Second is your tachometer, which you've already worked with—the indicator with the readout labeled RPM. It's way at the bottom right in Cessna and to the left of the carb-heat indicator in Piper. This is one of the most important instruments we have, because it is our guide to power settings. It tells us how fast the engine, and the propeller connected to its crankshaft, are turning, in revolutions per minute (RPM). The propeller spins clockwise, incidentally, as viewed from the cockpit.
And finally, we have a digital clock, which keeps actual time, ticking off hours, minutes, and seconds—very accurately, you'll find, if you check it with your wristwatch.
Those scenics we've passed look just like the one we took off from, don't they? Even the river looks the same. But no matter how hard you stare, you can't see the runway. It was on this side of the river—remember?—and more or less in the righthand corner of the area, in relation to the way we're headed. If there were a runway there we'd spot it easily from this altitude. Well, that area down there is indeed the place we took off from—minus Eagle Field for some weird reason. We'll explore this phenomenon one day.
Before we end this flight, let's talk a little more about what we call “scanning.” When we start flying in weather, you'll see why I emphasize this practice. If you develop the right habits as you learn, flying in weather will be a cinch for you—as will every other kind of flying.
Remember to scan your primary instruments, then the outside world, and occasionally (perhaps between every fifth or sixth primary scan) the other instruments and indicators. Don't just look, but mentally take note of each reading or indication, something like this:
“Airspeed: 115,” or “130,” or whatever you perceive it to be to the nearest ten knots, and as you get sharper, to the nearest five knots.
“Attitude: wings level. Pitch zero,” referring to the white lines etched on the instrument. As you'll recall, the two lines in the center represent the wings of the aircraft, and the dot represents its nose. Each of the four short lines represents five degrees of pitch (nose up or down) in relation to the horizon. When the attitude indicator shows the horizon below your wings, you're pitched up; when above, you're pitched down; when right on, pitch is zero. If you were nose high, you might think “Pitch up one,” meaning one five-degree mark; if nose low, “Pitch down a half,” meaning half a mark, etc. You'll see what a bank looks like on the attitude indicator pretty soon.
“Altitude: 6700 and steady,” or “6200 and descending”—whatever it reads. The large hand always reads hundreds of feet; the small hand reads thousands. And the independent little white marker (which we rarely use in normal flying) reads tens of thousands, so when it gets to the 1 you're at 10,000 feet, plus whatever thousands the small hand reads, plus whatever hundreds the big hand indicates. Don't be confused by the small hand, which reads thousands. When it's between numerals on the dial, read the lower numeral and multiply it by a thousand feet. Ignore the intermediate steps. Your big hand, remember, is reading the hundreds. (Did you notice, by the way, that you've lost some altitude lately? That kind of thing happens often when you're flying at what you think is a fixed altitude. Don't correct it now, but in our regular flying, make it your business to hold whatever cruise or other altitudes we decide on.)
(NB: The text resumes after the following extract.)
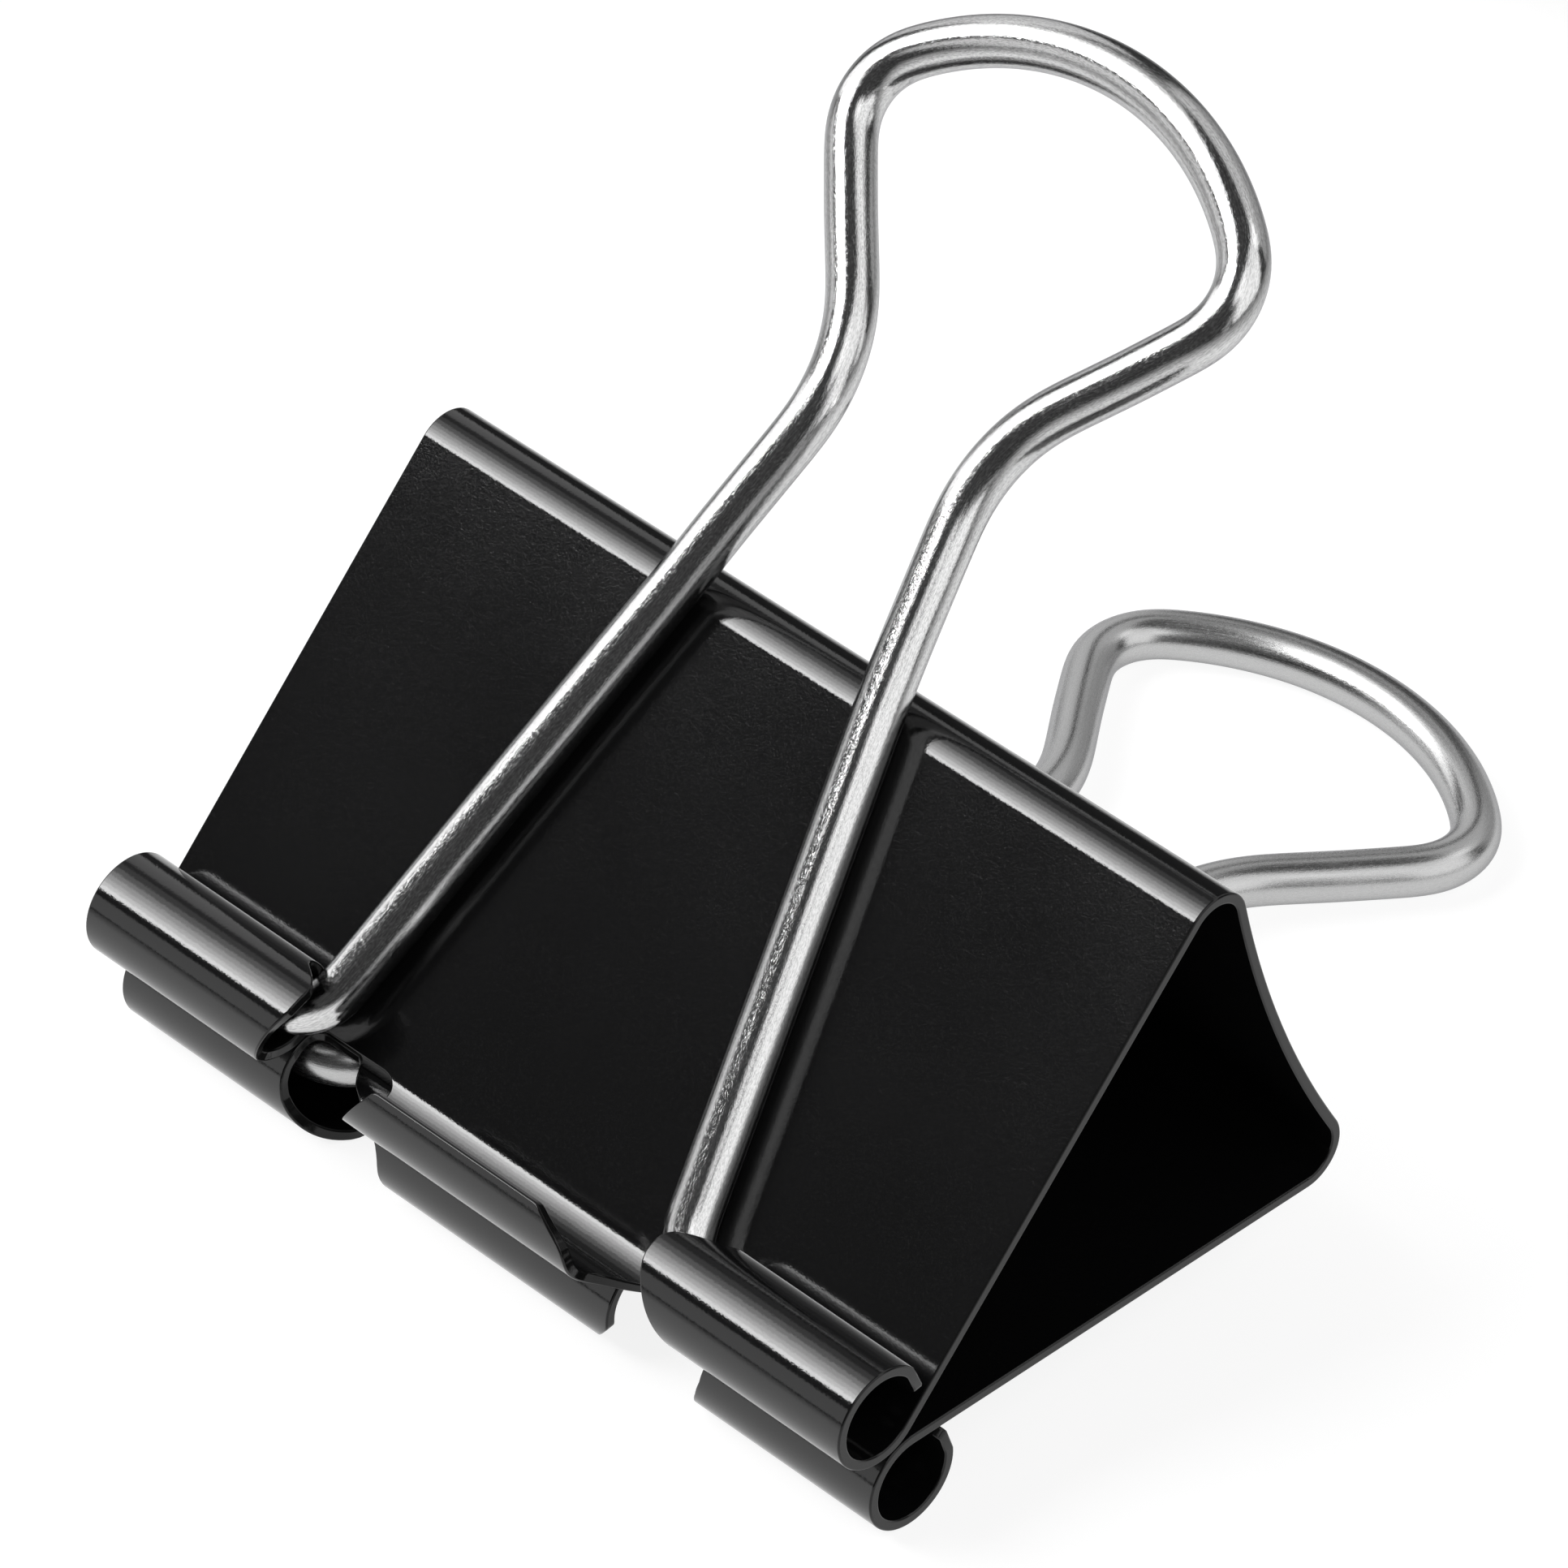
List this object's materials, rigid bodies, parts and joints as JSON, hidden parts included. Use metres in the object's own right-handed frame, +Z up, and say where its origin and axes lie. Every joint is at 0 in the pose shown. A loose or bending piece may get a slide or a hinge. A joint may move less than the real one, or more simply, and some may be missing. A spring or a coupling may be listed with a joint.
{
  "type": "binder clip",
  "caption": "Sprung steel binder clip: a folded black sheet grips a stack of paper between rolled lips, and two wire loop handles pivot in the lips to open it.",
  "frame": {"origin": "centre of the bounding box, on the table that the lower lips and the lower handle's crown stand on", "axes": "+X across the clip, +Y from the jaws to the spine, +Z up from the table"},
  "size_m": [0.032, 0.0403, 0.0315],
  "materials": {
    "enamel": "gloss",
    "nickel": "polished"
  },
  "bodies": {
    "spine": {"spine_wall": "enamel"},
    "upper_jaw": {"upper_leaf": "enamel", "upper_fold": "enamel", "upper_barrel_left": "enamel", "upper_barrel_right": "enamel", "upper_centre_lip": "enamel"},
    "lower_jaw": {"lower_leaf": "enamel", "lower_fold": "enamel", "lower_barrel_left": "enamel", "lower_barrel_right": "enamel", "lower_centre_lip": "enamel"},
    "upper_handle": {"upper_handle": "nickel"},
    "lower_handle": {"lower_handle": "nickel"}
  },
  "joints": [
    {"name": "upper_jaw_flex", "type": "hinge", "parent": "spine", "child": "upper_jaw", "pos_m": [0, -0.00368, 0.0153], "axis": [-1, 0, 0], "range_deg": [0, 27], "stiffness_Nm_per_rad": 0.02, "springref_deg": -14.9},
    {"name": "lower_jaw_flex", "type": "hinge", "parent": "spine", "child": "lower_jaw", "pos_m": [0, 0.00068, 0.00438], "axis": [1, 0, 0], "range_deg": [0, 27], "stiffness_Nm_per_rad": 0.02, "springref_deg": -14.9},
    {"name": "upper_handle_swing", "type": "hinge", "parent": "upper_jaw", "child": "upper_handle", "pos_m": [0, -0.01806, 0.00461], "axis": [1, 0, 0], "range_deg": [0, 156]},
    {"name": "lower_handle_swing", "type": "hinge", "parent": "lower_jaw", "child": "lower_handle", "pos_m": [0, -0.01712, 0.00224], "axis": [-1, 0, 0], "range_deg": [0, 156]}
  ]
}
Continuing your scan and readout:
“Rate of climb: Zero” or whatever it shows. The dial markings denote hundreds of feet per minute, with numerals only at 500, 1000, and 1500. So if the needle is on the first little mark above 5 you'll say “Rate of climb: 600” or “Climbing 600” or whatever is comfortable for you, as long as it tells you something and helps control what you're doing.
“Heading: 330” per the heading indicator.
“No bank. No turn.” You're now looking at the turn coordinator. You can call it “the bank and turn” if you like, because it will tell you if one of your wings is lower than the other, which means you're in the bank, which means you'll turn in the direction of the low wing. So if your left wing were down, pointing in the vicinity of the L on the instrument, you would be turning left. On the other hand, if your right wing were down, pointing at the R, you'd be banking and turning to the right. It follows that you can just say “Level” when the turn coordinator indicates no bank, no turn.
The reason you don't scan the other instruments that relate to your flying condition—such as the compass, gauges, and tachometer (RPM)—with every revolution of your head is that they aren't likely to change as fast as the primary instruments. The magnetic compass will change if you change your heading, but your heading indicator will record that fact more quickly and reliably, since the compass takes a while to settle down. The RPM will change if you change power settings (the amount of throttle you are giving the engine) or if you go into a nosedive. Also, Piper RPMs will vary somewhat during descents. But for the most part, the RPM will remain where you set it.
You check the fuel, oil temperature, and oil pressure for signs of anything untoward. Running out of fuel before you reach your destination, for example, is what we call untoward. Or developing a gas or oil leak or having your oil temperature suddenly rise, indicating an overheated engine. (However, such things as leaks and overheating engines occur in the simulator only if you're flying Reality mode and have Reliability set to less than 100.)
If you're flying Piper, be aware that gas feeds from whichever tank the switch is set to, and the best idea is to switch regularly to balance the weight in the wings. Cessna does the dual feeding automatically.
You're coming along fine. But don't become so fascinated with your prowess at panel scanning that you ignore the world outside. Your eyes should check out front between passes over the panel. And very regularly, look out all sides of the aircraft; you never know what you might see—or miss. For example, you might miss the very airport you're headed for, or see a lake that shouldn't be there, or another of those mysterious Eagle Field scenics.
This ends your familiarization flight. Rest, if you need it, or continue to the next flight. Just press the Escape key to get back into the Editor.